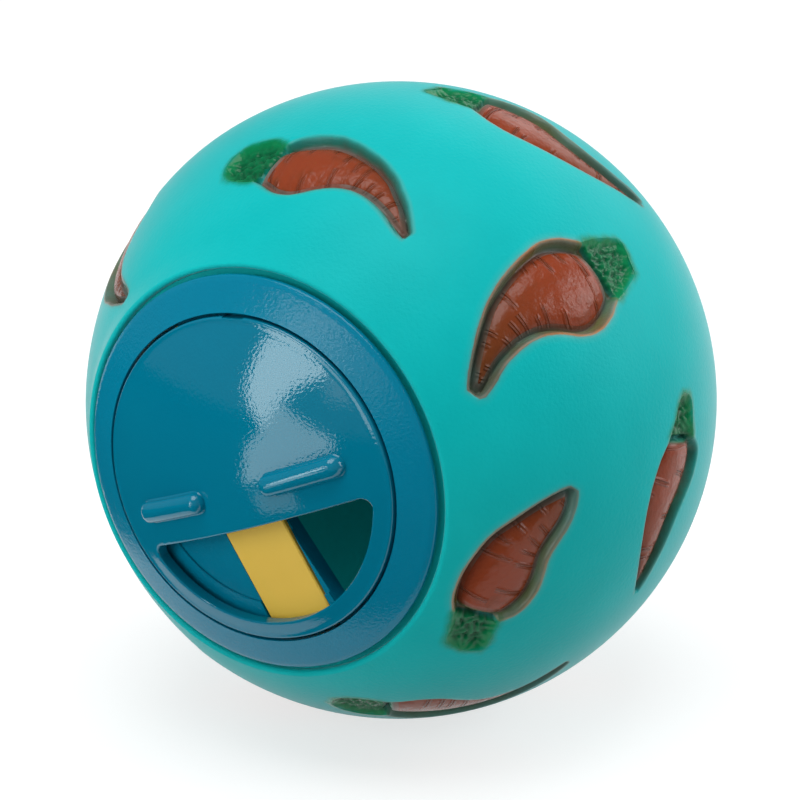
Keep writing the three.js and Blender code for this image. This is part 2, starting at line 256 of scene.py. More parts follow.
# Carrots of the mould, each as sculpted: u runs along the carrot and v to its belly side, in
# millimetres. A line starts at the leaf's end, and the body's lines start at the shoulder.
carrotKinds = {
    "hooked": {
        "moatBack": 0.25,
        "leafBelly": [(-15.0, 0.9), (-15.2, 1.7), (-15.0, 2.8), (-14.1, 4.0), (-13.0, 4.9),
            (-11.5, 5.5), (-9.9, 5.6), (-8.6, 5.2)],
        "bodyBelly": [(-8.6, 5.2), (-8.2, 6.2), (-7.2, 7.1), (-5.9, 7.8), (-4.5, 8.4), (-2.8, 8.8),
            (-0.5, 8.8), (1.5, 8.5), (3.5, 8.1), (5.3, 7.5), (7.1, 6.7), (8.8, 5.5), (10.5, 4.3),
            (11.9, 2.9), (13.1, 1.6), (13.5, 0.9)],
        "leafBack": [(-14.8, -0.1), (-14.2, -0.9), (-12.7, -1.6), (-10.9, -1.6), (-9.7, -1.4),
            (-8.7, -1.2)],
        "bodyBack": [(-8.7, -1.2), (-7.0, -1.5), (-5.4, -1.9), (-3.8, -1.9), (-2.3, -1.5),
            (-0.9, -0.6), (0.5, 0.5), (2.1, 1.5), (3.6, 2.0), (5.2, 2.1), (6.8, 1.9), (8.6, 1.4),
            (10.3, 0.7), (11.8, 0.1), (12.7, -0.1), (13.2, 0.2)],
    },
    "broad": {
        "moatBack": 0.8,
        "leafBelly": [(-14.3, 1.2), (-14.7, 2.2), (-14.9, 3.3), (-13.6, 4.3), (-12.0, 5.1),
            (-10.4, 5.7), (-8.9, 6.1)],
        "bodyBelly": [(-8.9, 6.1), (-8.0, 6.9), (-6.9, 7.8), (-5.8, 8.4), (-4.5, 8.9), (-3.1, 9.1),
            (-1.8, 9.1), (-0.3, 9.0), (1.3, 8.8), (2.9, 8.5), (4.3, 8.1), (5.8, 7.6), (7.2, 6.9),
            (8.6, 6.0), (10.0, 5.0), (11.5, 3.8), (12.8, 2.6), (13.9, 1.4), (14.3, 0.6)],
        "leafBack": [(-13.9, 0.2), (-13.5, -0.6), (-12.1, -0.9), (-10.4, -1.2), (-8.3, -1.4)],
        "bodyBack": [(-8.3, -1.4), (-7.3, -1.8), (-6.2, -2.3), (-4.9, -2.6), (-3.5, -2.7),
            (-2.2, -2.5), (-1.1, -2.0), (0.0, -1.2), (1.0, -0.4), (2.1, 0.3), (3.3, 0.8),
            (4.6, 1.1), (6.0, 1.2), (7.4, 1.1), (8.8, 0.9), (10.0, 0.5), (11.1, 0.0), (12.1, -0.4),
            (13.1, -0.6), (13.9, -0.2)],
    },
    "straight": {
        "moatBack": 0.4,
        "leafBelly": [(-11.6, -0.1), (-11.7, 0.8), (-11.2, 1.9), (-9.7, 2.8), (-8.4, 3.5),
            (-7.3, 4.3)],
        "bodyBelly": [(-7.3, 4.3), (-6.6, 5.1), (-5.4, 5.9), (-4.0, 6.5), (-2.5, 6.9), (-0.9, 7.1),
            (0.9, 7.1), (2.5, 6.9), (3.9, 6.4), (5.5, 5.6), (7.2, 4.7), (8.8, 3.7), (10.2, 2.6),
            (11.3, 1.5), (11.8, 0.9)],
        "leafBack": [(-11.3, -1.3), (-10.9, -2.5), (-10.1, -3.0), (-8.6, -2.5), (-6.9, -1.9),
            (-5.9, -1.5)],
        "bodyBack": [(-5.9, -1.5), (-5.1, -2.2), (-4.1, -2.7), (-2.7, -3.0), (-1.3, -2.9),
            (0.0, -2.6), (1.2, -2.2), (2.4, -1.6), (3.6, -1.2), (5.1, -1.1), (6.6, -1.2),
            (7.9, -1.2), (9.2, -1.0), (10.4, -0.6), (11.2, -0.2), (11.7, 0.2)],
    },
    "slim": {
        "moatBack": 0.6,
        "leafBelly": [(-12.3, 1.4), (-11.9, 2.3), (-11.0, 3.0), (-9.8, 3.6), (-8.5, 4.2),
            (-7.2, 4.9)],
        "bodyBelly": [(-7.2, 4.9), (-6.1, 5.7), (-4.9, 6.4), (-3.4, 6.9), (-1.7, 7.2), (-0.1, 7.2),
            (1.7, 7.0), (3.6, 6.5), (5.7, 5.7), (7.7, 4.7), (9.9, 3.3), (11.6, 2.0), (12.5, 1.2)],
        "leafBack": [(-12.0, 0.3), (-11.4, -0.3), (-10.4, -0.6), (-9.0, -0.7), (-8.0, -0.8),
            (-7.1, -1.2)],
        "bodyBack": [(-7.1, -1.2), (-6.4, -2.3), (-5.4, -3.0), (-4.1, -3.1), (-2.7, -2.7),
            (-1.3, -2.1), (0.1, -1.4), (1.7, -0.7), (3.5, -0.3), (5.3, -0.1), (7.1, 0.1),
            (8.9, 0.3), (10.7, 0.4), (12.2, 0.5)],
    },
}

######

▶ What the exercise asks
Reproduce the data in full, exactly as presented.

▶ Task answer
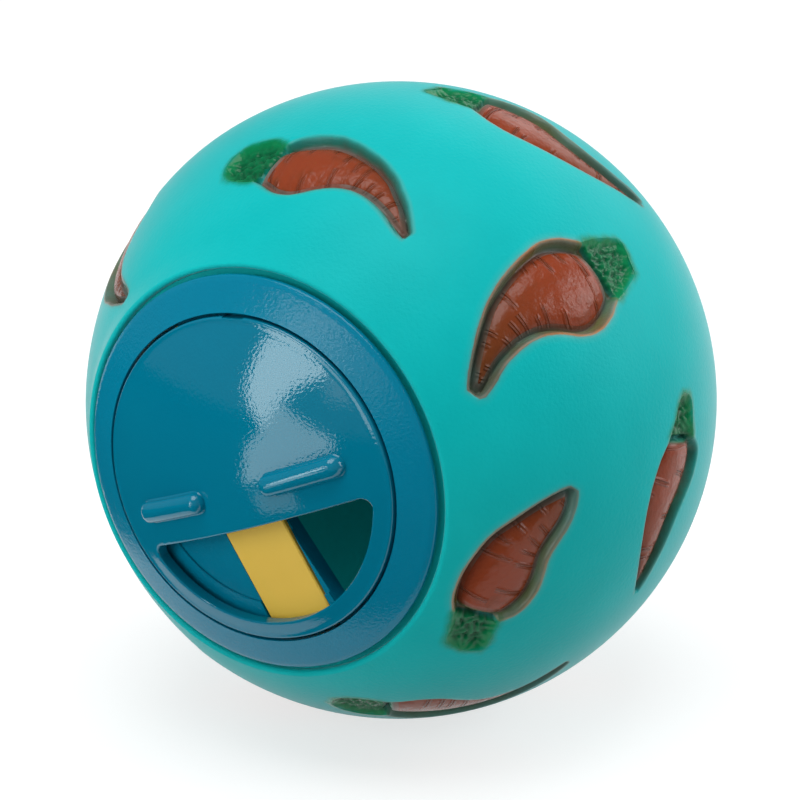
Keep writing the three.js and Blender code for this image. This is part 2, starting at line 256 of scene.py. More parts follow.
# Carrots of the mould, each as sculpted: u runs along the carrot and v to its belly side, in
# millimetres. A line starts at the leaf's end, and the body's lines start at the shoulder.
carrotKinds = {
    "hooked": {
        "moatBack": 0.25,
        "leafBelly": [(-15.0, 0.9), (-15.2, 1.7), (-15.0, 2.8), (-14.1, 4.0), (-13.0, 4.9),
            (-11.5, 5.5), (-9.9, 5.6), (-8.6, 5.2)],
        "bodyBelly": [(-8.6, 5.2), (-8.2, 6.2), (-7.2, 7.1), (-5.9, 7.8), (-4.5, 8.4), (-2.8, 8.8),
            (-0.5, 8.8), (1.5, 8.5), (3.5, 8.1), (5.3, 7.5), (7.1, 6.7), (8.8, 5.5), (10.5, 4.3),
            (11.9, 2.9), (13.1, 1.6), (13.5, 0.9)],
        "leafBack": [(-14.8, -0.1), (-14.2, -0.9), (-12.7, -1.6), (-10.9, -1.6), (-9.7, -1.4),
            (-8.7, -1.2)],
        "bodyBack": [(-8.7, -1.2), (-7.0, -1.5), (-5.4, -1.9), (-3.8, -1.9), (-2.3, -1.5),
            (-0.9, -0.6), (0.5, 0.5), (2.1, 1.5), (3.6, 2.0), (5.2, 2.1), (6.8, 1.9), (8.6, 1.4),
            (10.3, 0.7), (11.8, 0.1), (12.7, -0.1), (13.2, 0.2)],
    },
    "broad": {
        "moatBack": 0.8,
        "leafBelly": [(-14.3, 1.2), (-14.7, 2.2), (-14.9, 3.3), (-13.6, 4.3), (-12.0, 5.1),
            (-10.4, 5.7), (-8.9, 6.1)],
        "bodyBelly": [(-8.9, 6.1), (-8.0, 6.9), (-6.9, 7.8), (-5.8, 8.4), (-4.5, 8.9), (-3.1, 9.1),
            (-1.8, 9.1), (-0.3, 9.0), (1.3, 8.8), (2.9, 8.5), (4.3, 8.1), (5.8, 7.6), (7.2, 6.9),
            (8.6, 6.0), (10.0, 5.0), (11.5, 3.8), (12.8, 2.6), (13.9, 1.4), (14.3, 0.6)],
        "leafBack": [(-13.9, 0.2), (-13.5, -0.6), (-12.1, -0.9), (-10.4, -1.2), (-8.3, -1.4)],
        "bodyBack": [(-8.3, -1.4), (-7.3, -1.8), (-6.2, -2.3), (-4.9, -2.6), (-3.5, -2.7),
            (-2.2, -2.5), (-1.1, -2.0), (0.0, -1.2), (1.0, -0.4), (2.1, 0.3), (3.3, 0.8),
            (4.6, 1.1), (6.0, 1.2), (7.4, 1.1), (8.8, 0.9), (10.0, 0.5), (11.1, 0.0), (12.1, -0.4),
            (13.1, -0.6), (13.9, -0.2)],
    },
    "straight": {
        "moatBack": 0.4,
        "leafBelly": [(-11.6, -0.1), (-11.7, 0.8), (-11.2, 1.9), (-9.7, 2.8), (-8.4, 3.5),
            (-7.3, 4.3)],
        "bodyBelly": [(-7.3, 4.3), (-6.6, 5.1), (-5.4, 5.9), (-4.0, 6.5), (-2.5, 6.9), (-0.9, 7.1),
            (0.9, 7.1), (2.5, 6.9), (3.9, 6.4), (5.5, 5.6), (7.2, 4.7), (8.8, 3.7), (10.2, 2.6),
            (11.3, 1.5), (11.8, 0.9)],
        "leafBack": [(-11.3, -1.3), (-10.9, -2.5), (-10.1, -3.0), (-8.6, -2.5), (-6.9, -1.9),
            (-5.9, -1.5)],
        "bodyBack": [(-5.9, -1.5), (-5.1, -2.2), (-4.1, -2.7), (-2.7, -3.0), (-1.3, -2.9),
            (0.0, -2.6), (1.2, -2.2), (2.4, -1.6), (3.6, -1.2), (5.1, -1.1), (6.6, -1.2),
            (7.9, -1.2), (9.2, -1.0), (10.4, -0.6), (11.2, -0.2), (11.7, 0.2)],
    },
    "slim": {
        "moatBack": 0.6,
        "leafBelly": [(-12.3, 1.4), (-11.9, 2.3), (-11.0, 3.0), (-9.8, 3.6), (-8.5, 4.2),
            (-7.2, 4.9)],
        "bodyBelly": [(-7.2, 4.9), (-6.1, 5.7), (-4.9, 6.4), (-3.4, 6.9), (-1.7, 7.2), (-0.1, 7.2),
            (1.7, 7.0), (3.6, 6.5), (5.7, 5.7), (7.7, 4.7), (9.9, 3.3), (11.6, 2.0), (12.5, 1.2)],
        "leafBack": [(-12.0, 0.3), (-11.4, -0.3), (-10.4, -0.6), (-9.0, -0.7), (-8.0, -0.8),
            (-7.1, -1.2)],
        "bodyBack": [(-7.1, -1.2), (-6.4, -2.3), (-5.4, -3.0), (-4.1, -3.1), (-2.7, -2.7),
            (-1.3, -2.1), (0.1, -1.4), (1.7, -0.7), (3.5, -0.3), (5.3, -0.1), (7.1, 0.1),
            (8.9, 0.3), (10.7, 0.4), (12.2, 0.5)],
    },
}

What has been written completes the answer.